Copy all of the material below exactly.

▶ [RECORDED DATA]
↓↓↓

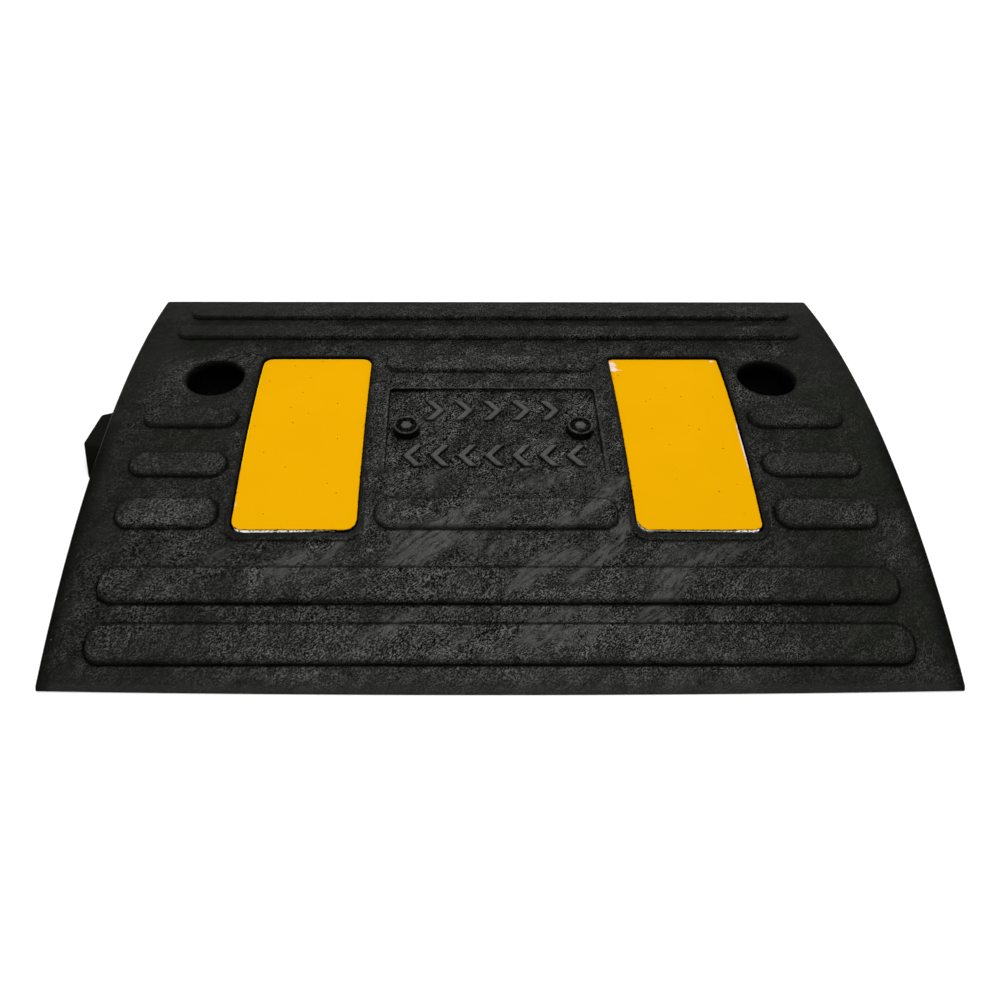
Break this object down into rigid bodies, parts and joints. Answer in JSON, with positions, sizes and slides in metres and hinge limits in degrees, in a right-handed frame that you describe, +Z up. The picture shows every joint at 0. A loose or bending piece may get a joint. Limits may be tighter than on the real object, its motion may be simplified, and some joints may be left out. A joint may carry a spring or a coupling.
{
  "type": "rubber speed bump",
  "caption": "Domed black rubber road hump unit with raised tread ribs, inset yellow reflective panels, counterbored bolt holes and a tongue-and-socket interlock.",
  "frame": {"origin": "middle of the flat underside of the rubber moulding, on the road", "axes": "+Z up from the road; +X along the hump's length, from the tongue end to the socket end; traffic crosses along Y, and the bolt holes are on the +Y side"},
  "size_m": [0.5172, 0.3424, 0.03],
  "materials": {
    "recycled_rubber": "matt, with a pressed crumb texture",
    "reflective_film": "smooth yellow reflective film",
    "backing": "white adhesive backing",
    "washer_steel": "zinc plated, moulded into the rubber"
  },
  "bodies": {
    "root": {"rubber_body": "recycled_rubber", "reflector_film_left": "reflective_film", "reflector_film_right": "reflective_film", "reflector_backing_left": "backing", "reflector_backing_right": "backing", "bolt_seat_washer_left": "washer_steel", "bolt_seat_washer_right": "washer_steel"}
  },
  "joints": []
}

↑↑↑

▶ [TASK OUTPUT]
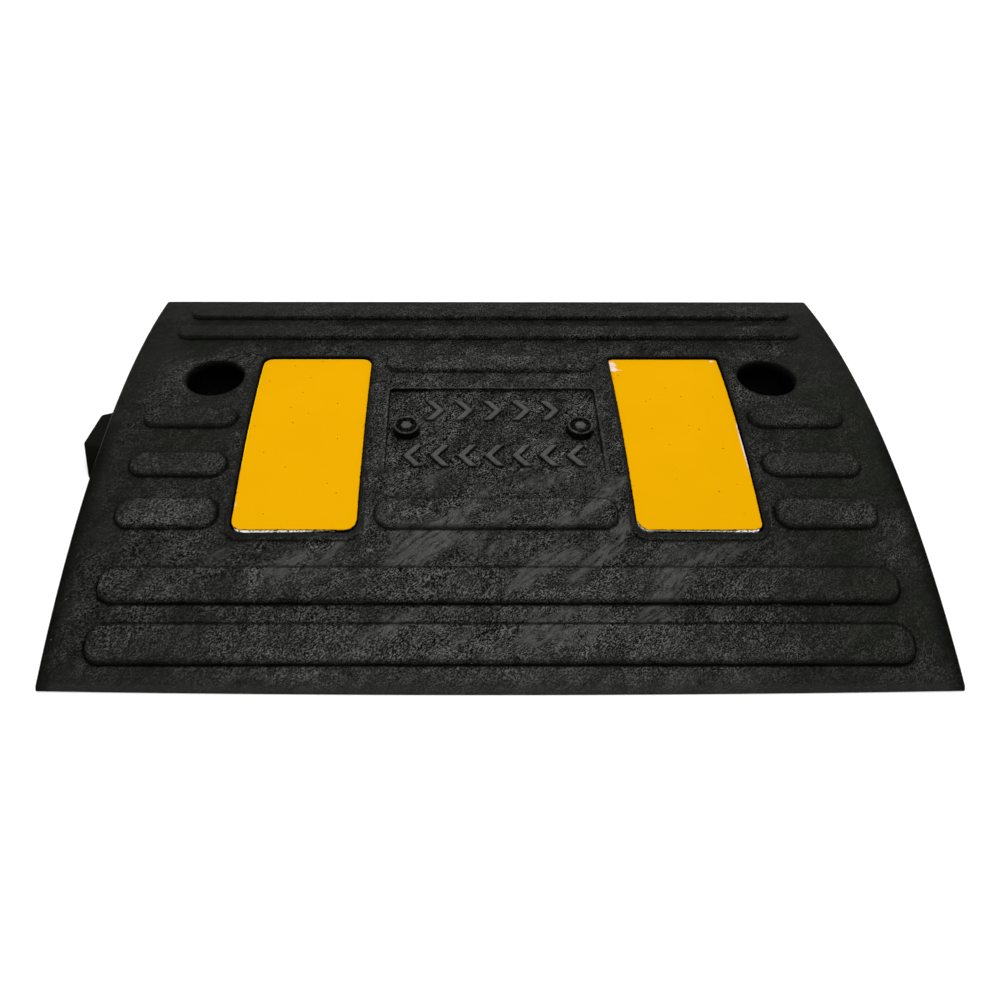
Break this object down into rigid bodies, parts and joints. Answer in JSON, with positions, sizes and slides in metres and hinge limits in degrees, in a right-handed frame that you describe, +Z up. The picture shows every joint at 0. A loose or bending piece may get a joint. Limits may be tighter than on the real object, its motion may be simplified, and some joints may be left out. A joint may carry a spring or a coupling.
{
  "type": "rubber speed bump",
  "caption": "Domed black rubber road hump unit with raised tread ribs, inset yellow reflective panels, counterbored bolt holes and a tongue-and-socket interlock.",
  "frame": {"origin": "middle of the flat underside of the rubber moulding, on the road", "axes": "+Z up from the road; +X along the hump's length, from the tongue end to the socket end; traffic crosses along Y, and the bolt holes are on the +Y side"},
  "size_m": [0.5172, 0.3424, 0.03],
  "materials": {
    "recycled_rubber": "matt, with a pressed crumb texture",
    "reflective_film": "smooth yellow reflective film",
    "backing": "white adhesive backing",
    "washer_steel": "zinc plated, moulded into the rubber"
  },
  "bodies": {
    "root": {"rubber_body": "recycled_rubber", "reflector_film_left": "reflective_film", "reflector_film_right": "reflective_film", "reflector_backing_left": "backing", "reflector_backing_right": "backing", "bolt_seat_washer_left": "washer_steel", "bolt_seat_washer_right": "washer_steel"}
  },
  "joints": []
}